→ Written problem: Word for word, restate every line of the listing that follows.

-- START OF Records provided --

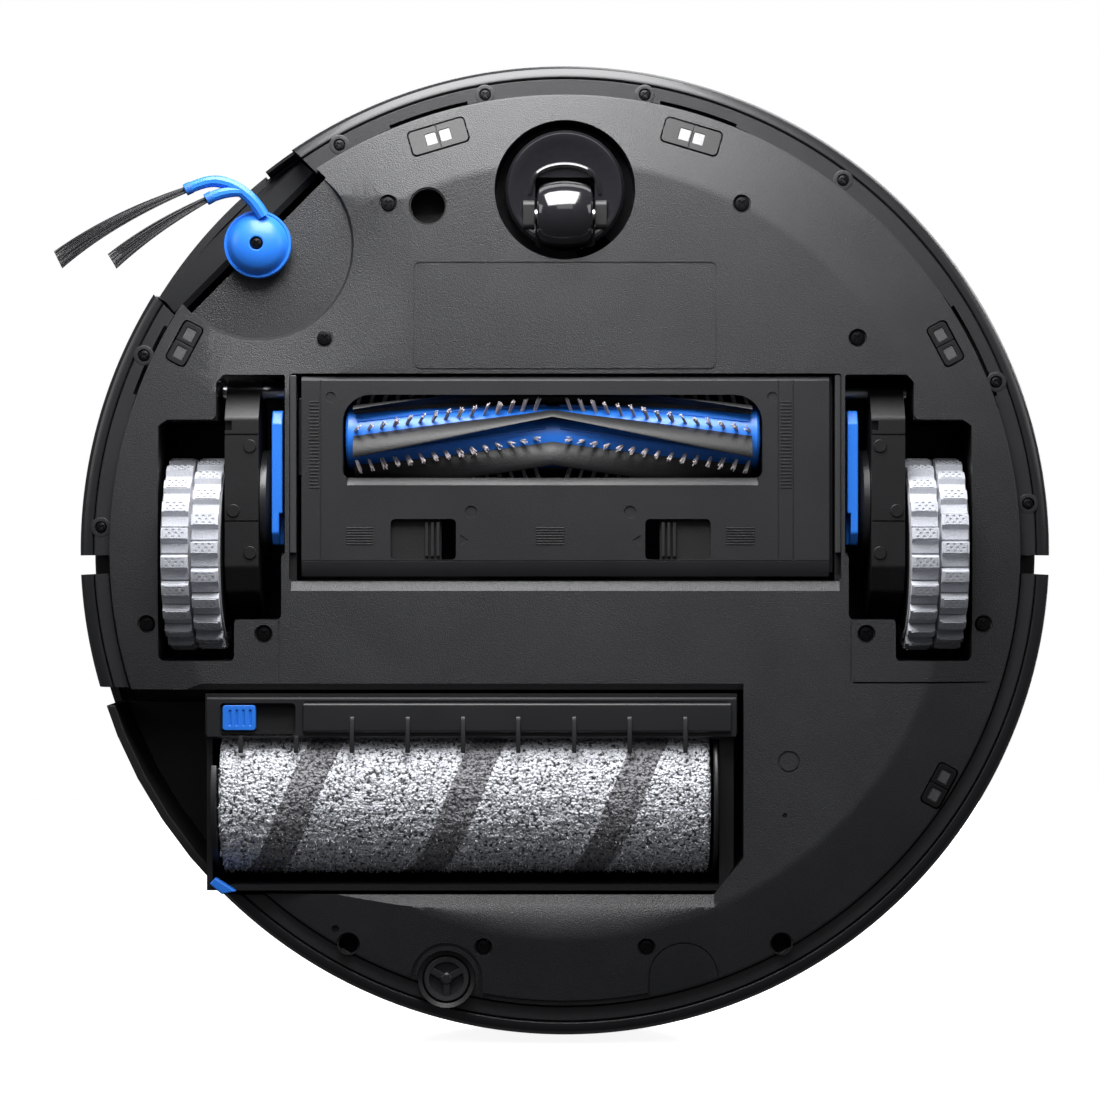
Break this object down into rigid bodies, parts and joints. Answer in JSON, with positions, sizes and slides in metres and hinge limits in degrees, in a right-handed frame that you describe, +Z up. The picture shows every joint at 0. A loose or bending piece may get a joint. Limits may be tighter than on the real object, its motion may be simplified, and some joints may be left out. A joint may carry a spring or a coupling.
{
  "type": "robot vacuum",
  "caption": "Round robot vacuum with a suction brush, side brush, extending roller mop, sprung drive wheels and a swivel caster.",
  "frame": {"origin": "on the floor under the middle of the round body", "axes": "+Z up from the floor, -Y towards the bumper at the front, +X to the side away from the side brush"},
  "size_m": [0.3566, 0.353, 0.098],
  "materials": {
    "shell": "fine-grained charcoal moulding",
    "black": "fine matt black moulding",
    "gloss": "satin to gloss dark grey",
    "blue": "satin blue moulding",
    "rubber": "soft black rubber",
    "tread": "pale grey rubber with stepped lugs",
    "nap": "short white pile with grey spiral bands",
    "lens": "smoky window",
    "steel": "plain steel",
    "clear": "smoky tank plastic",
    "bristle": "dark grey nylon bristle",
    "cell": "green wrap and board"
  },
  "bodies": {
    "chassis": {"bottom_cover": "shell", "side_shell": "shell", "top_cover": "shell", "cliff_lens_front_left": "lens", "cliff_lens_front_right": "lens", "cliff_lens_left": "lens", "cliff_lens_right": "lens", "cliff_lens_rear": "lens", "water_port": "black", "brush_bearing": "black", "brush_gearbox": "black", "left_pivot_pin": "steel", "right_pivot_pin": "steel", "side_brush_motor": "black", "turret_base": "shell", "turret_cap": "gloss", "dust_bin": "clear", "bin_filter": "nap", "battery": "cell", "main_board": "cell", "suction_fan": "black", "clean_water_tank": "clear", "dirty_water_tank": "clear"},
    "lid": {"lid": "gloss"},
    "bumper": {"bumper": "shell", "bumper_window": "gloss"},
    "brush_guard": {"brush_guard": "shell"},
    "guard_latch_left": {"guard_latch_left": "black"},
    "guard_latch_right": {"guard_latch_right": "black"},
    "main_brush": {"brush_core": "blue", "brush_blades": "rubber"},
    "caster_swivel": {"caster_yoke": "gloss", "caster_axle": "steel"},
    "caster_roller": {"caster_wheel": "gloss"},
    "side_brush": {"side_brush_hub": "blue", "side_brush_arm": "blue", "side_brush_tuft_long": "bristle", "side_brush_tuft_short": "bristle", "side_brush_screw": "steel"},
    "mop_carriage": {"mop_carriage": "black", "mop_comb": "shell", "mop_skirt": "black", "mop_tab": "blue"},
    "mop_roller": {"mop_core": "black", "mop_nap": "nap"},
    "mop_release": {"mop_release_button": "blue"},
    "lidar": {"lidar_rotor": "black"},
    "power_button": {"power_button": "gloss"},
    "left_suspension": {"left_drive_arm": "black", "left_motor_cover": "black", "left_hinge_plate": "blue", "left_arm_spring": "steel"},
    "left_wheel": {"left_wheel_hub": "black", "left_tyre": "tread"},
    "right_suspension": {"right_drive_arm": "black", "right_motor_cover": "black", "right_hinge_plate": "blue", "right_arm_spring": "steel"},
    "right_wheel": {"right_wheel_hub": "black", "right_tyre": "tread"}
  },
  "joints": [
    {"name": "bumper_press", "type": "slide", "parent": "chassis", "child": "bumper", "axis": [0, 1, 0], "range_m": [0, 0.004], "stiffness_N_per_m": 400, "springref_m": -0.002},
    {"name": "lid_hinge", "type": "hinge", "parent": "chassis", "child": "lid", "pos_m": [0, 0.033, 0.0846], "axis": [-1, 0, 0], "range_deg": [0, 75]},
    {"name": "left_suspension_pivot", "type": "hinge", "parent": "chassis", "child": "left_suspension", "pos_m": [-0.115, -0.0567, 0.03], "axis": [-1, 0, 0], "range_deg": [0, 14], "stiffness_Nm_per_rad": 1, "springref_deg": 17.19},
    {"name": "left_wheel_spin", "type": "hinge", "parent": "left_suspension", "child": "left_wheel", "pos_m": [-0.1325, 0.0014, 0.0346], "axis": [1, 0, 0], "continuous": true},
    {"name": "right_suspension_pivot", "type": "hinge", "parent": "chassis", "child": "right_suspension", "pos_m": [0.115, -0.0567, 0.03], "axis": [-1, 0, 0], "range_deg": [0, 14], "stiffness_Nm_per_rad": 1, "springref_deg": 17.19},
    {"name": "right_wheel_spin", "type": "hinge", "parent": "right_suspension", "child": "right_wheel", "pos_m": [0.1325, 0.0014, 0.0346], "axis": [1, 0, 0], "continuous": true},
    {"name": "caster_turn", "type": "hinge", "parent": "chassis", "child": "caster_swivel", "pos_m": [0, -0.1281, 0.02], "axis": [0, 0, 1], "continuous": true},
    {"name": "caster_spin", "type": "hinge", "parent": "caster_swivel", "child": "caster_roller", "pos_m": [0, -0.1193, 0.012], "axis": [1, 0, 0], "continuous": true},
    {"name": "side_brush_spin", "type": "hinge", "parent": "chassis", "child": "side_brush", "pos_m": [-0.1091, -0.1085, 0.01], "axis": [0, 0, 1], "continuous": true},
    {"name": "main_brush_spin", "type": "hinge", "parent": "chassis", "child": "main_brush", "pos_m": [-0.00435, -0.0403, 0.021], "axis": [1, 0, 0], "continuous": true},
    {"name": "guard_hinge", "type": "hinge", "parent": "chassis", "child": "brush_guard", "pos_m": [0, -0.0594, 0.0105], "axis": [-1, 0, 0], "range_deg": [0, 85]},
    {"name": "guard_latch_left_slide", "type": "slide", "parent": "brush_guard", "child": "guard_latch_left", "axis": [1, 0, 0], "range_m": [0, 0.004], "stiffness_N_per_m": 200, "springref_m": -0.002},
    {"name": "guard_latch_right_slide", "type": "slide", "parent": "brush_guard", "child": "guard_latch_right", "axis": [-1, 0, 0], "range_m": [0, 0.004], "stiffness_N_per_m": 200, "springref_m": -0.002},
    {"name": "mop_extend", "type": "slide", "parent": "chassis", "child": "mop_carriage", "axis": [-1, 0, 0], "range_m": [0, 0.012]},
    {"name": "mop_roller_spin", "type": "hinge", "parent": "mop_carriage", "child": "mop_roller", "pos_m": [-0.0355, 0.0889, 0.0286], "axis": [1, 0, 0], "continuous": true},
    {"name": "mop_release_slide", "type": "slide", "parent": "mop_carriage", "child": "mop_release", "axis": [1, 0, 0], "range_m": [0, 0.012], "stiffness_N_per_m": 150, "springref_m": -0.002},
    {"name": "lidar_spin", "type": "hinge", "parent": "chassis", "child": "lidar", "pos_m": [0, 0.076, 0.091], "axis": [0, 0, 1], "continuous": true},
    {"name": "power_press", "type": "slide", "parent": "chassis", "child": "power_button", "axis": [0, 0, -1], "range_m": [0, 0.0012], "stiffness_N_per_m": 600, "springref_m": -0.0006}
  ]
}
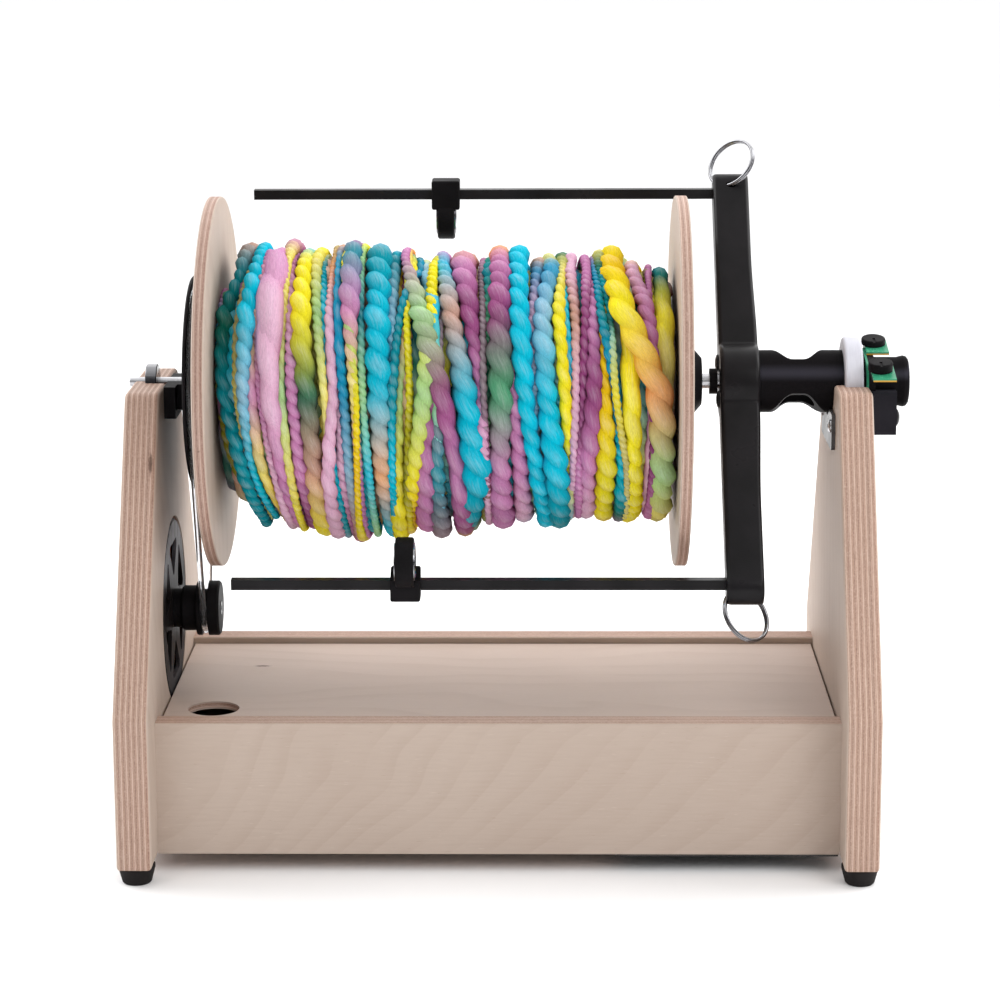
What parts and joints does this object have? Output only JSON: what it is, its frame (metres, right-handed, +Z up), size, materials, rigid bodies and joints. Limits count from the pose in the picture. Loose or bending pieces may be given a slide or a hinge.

-- END OF Records provided --

→ Output of the exercise:
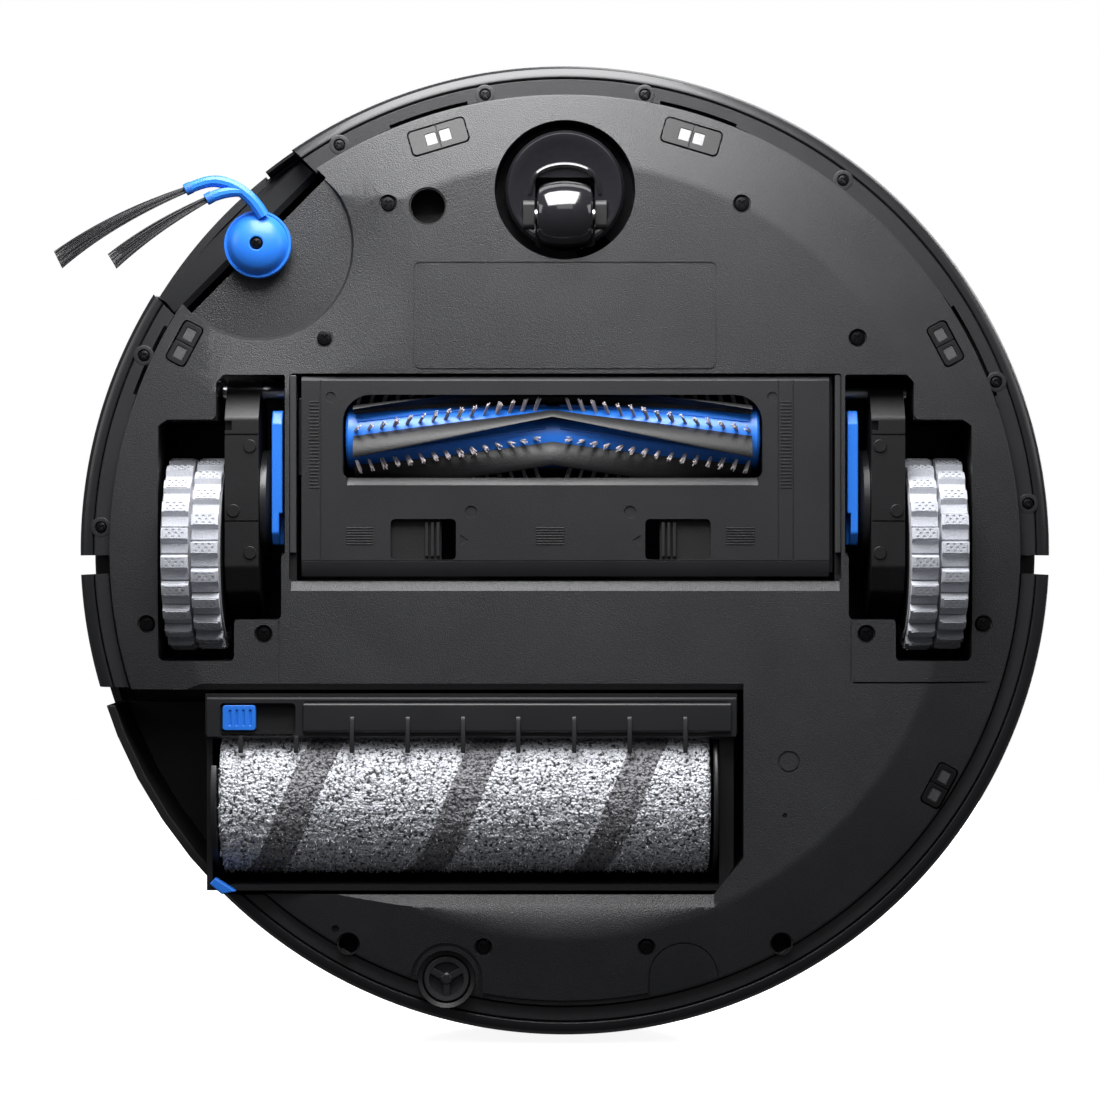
Break this object down into rigid bodies, parts and joints. Answer in JSON, with positions, sizes and slides in metres and hinge limits in degrees, in a right-handed frame that you describe, +Z up. The picture shows every joint at 0. A loose or bending piece may get a joint. Limits may be tighter than on the real object, its motion may be simplified, and some joints may be left out. A joint may carry a spring or a coupling.
{
  "type": "robot vacuum",
  "caption": "Round robot vacuum with a suction brush, side brush, extending roller mop, sprung drive wheels and a swivel caster.",
  "frame": {"origin": "on the floor under the middle of the round body", "axes": "+Z up from the floor, -Y towards the bumper at the front, +X to the side away from the side brush"},
  "size_m": [0.3566, 0.353, 0.098],
  "materials": {
    "shell": "fine-grained charcoal moulding",
    "black": "fine matt black moulding",
    "gloss": "satin to gloss dark grey",
    "blue": "satin blue moulding",
    "rubber": "soft black rubber",
    "tread": "pale grey rubber with stepped lugs",
    "nap": "short white pile with grey spiral bands",
    "lens": "smoky window",
    "steel": "plain steel",
    "clear": "smoky tank plastic",
    "bristle": "dark grey nylon bristle",
    "cell": "green wrap and board"
  },
  "bodies": {
    "chassis": {"bottom_cover": "shell", "side_shell": "shell", "top_cover": "shell", "cliff_lens_front_left": "lens", "cliff_lens_front_right": "lens", "cliff_lens_left": "lens", "cliff_lens_right": "lens", "cliff_lens_rear": "lens", "water_port": "black", "brush_bearing": "black", "brush_gearbox": "black", "left_pivot_pin": "steel", "right_pivot_pin": "steel", "side_brush_motor": "black", "turret_base": "shell", "turret_cap": "gloss", "dust_bin": "clear", "bin_filter": "nap", "battery": "cell", "main_board": "cell", "suction_fan": "black", "clean_water_tank": "clear", "dirty_water_tank": "clear"},
    "lid": {"lid": "gloss"},
    "bumper": {"bumper": "shell", "bumper_window": "gloss"},
    "brush_guard": {"brush_guard": "shell"},
    "guard_latch_left": {"guard_latch_left": "black"},
    "guard_latch_right": {"guard_latch_right": "black"},
    "main_brush": {"brush_core": "blue", "brush_blades": "rubber"},
    "caster_swivel": {"caster_yoke": "gloss", "caster_axle": "steel"},
    "caster_roller": {"caster_wheel": "gloss"},
    "side_brush": {"side_brush_hub": "blue", "side_brush_arm": "blue", "side_brush_tuft_long": "bristle", "side_brush_tuft_short": "bristle", "side_brush_screw": "steel"},
    "mop_carriage": {"mop_carriage": "black", "mop_comb": "shell", "mop_skirt": "black", "mop_tab": "blue"},
    "mop_roller": {"mop_core": "black", "mop_nap": "nap"},
    "mop_release": {"mop_release_button": "blue"},
    "lidar": {"lidar_rotor": "black"},
    "power_button": {"power_button": "gloss"},
    "left_suspension": {"left_drive_arm": "black", "left_motor_cover": "black", "left_hinge_plate": "blue", "left_arm_spring": "steel"},
    "left_wheel": {"left_wheel_hub": "black", "left_tyre": "tread"},
    "right_suspension": {"right_drive_arm": "black", "right_motor_cover": "black", "right_hinge_plate": "blue", "right_arm_spring": "steel"},
    "right_wheel": {"right_wheel_hub": "black", "right_tyre": "tread"}
  },
  "joints": [
    {"name": "bumper_press", "type": "slide", "parent": "chassis", "child": "bumper", "axis": [0, 1, 0], "range_m": [0, 0.004], "stiffness_N_per_m": 400, "springref_m": -0.002},
    {"name": "lid_hinge", "type": "hinge", "parent": "chassis", "child": "lid", "pos_m": [0, 0.033, 0.0846], "axis": [-1, 0, 0], "range_deg": [0, 75]},
    {"name": "left_suspension_pivot", "type": "hinge", "parent": "chassis", "child": "left_suspension", "pos_m": [-0.115, -0.0567, 0.03], "axis": [-1, 0, 0], "range_deg": [0, 14], "stiffness_Nm_per_rad": 1, "springref_deg": 17.19},
    {"name": "left_wheel_spin", "type": "hinge", "parent": "left_suspension", "child": "left_wheel", "pos_m": [-0.1325, 0.0014, 0.0346], "axis": [1, 0, 0], "continuous": true},
    {"name": "right_suspension_pivot", "type": "hinge", "parent": "chassis", "child": "right_suspension", "pos_m": [0.115, -0.0567, 0.03], "axis": [-1, 0, 0], "range_deg": [0, 14], "stiffness_Nm_per_rad": 1, "springref_deg": 17.19},
    {"name": "right_wheel_spin", "type": "hinge", "parent": "right_suspension", "child": "right_wheel", "pos_m": [0.1325, 0.0014, 0.0346], "axis": [1, 0, 0], "continuous": true},
    {"name": "caster_turn", "type": "hinge", "parent": "chassis", "child": "caster_swivel", "pos_m": [0, -0.1281, 0.02], "axis": [0, 0, 1], "continuous": true},
    {"name": "caster_spin", "type": "hinge", "parent": "caster_swivel", "child": "caster_roller", "pos_m": [0, -0.1193, 0.012], "axis": [1, 0, 0], "continuous": true},
    {"name": "side_brush_spin", "type": "hinge", "parent": "chassis", "child": "side_brush", "pos_m": [-0.1091, -0.1085, 0.01], "axis": [0, 0, 1], "continuous": true},
    {"name": "main_brush_spin", "type": "hinge", "parent": "chassis", "child": "main_brush", "pos_m": [-0.00435, -0.0403, 0.021], "axis": [1, 0, 0], "continuous": true},
    {"name": "guard_hinge", "type": "hinge", "parent": "chassis", "child": "brush_guard", "pos_m": [0, -0.0594, 0.0105], "axis": [-1, 0, 0], "range_deg": [0, 85]},
    {"name": "guard_latch_left_slide", "type": "slide", "parent": "brush_guard", "child": "guard_latch_left", "axis": [1, 0, 0], "range_m": [0, 0.004], "stiffness_N_per_m": 200, "springref_m": -0.002},
    {"name": "guard_latch_right_slide", "type": "slide", "parent": "brush_guard", "child": "guard_latch_right", "axis": [-1, 0, 0], "range_m": [0, 0.004], "stiffness_N_per_m": 200, "springref_m": -0.002},
    {"name": "mop_extend", "type": "slide", "parent": "chassis", "child": "mop_carriage", "axis": [-1, 0, 0], "range_m": [0, 0.012]},
    {"name": "mop_roller_spin", "type": "hinge", "parent": "mop_carriage", "child": "mop_roller", "pos_m": [-0.0355, 0.0889, 0.0286], "axis": [1, 0, 0], "continuous": true},
    {"name": "mop_release_slide", "type": "slide", "parent": "mop_carriage", "child": "mop_release", "axis": [1, 0, 0], "range_m": [0, 0.012], "stiffness_N_per_m": 150, "springref_m": -0.002},
    {"name": "lidar_spin", "type": "hinge", "parent": "chassis", "child": "lidar", "pos_m": [0, 0.076, 0.091], "axis": [0, 0, 1], "continuous": true},
    {"name": "power_press", "type": "slide", "parent": "chassis", "child": "power_button", "axis": [0, 0, -1], "range_m": [0, 0.0012], "stiffness_N_per_m": 600, "springref_m": -0.0006}
  ]
}
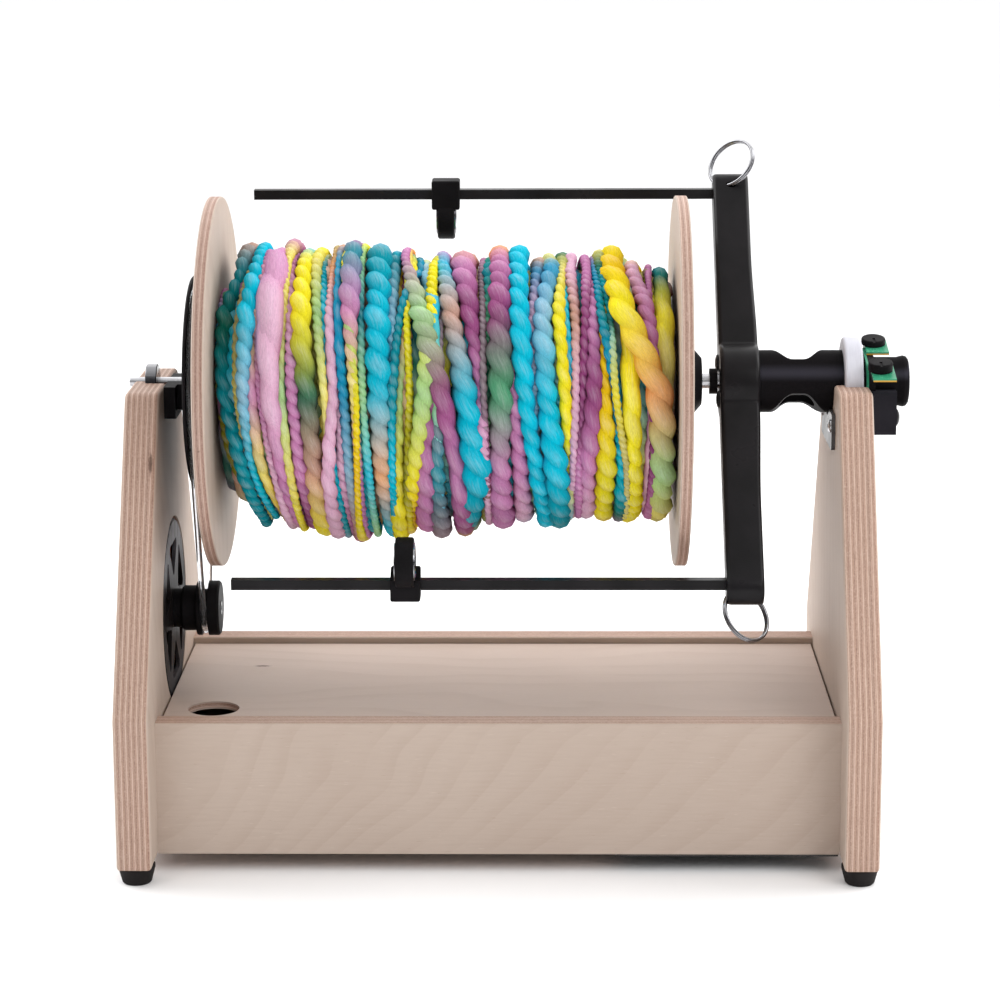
What parts and joints does this object have? Output only JSON: what it is, its frame (metres, right-handed, +Z up), size, materials, rigid bodies and joints. Limits count from the pose in the picture. Loose or bending pieces may be given a slide or a hinge.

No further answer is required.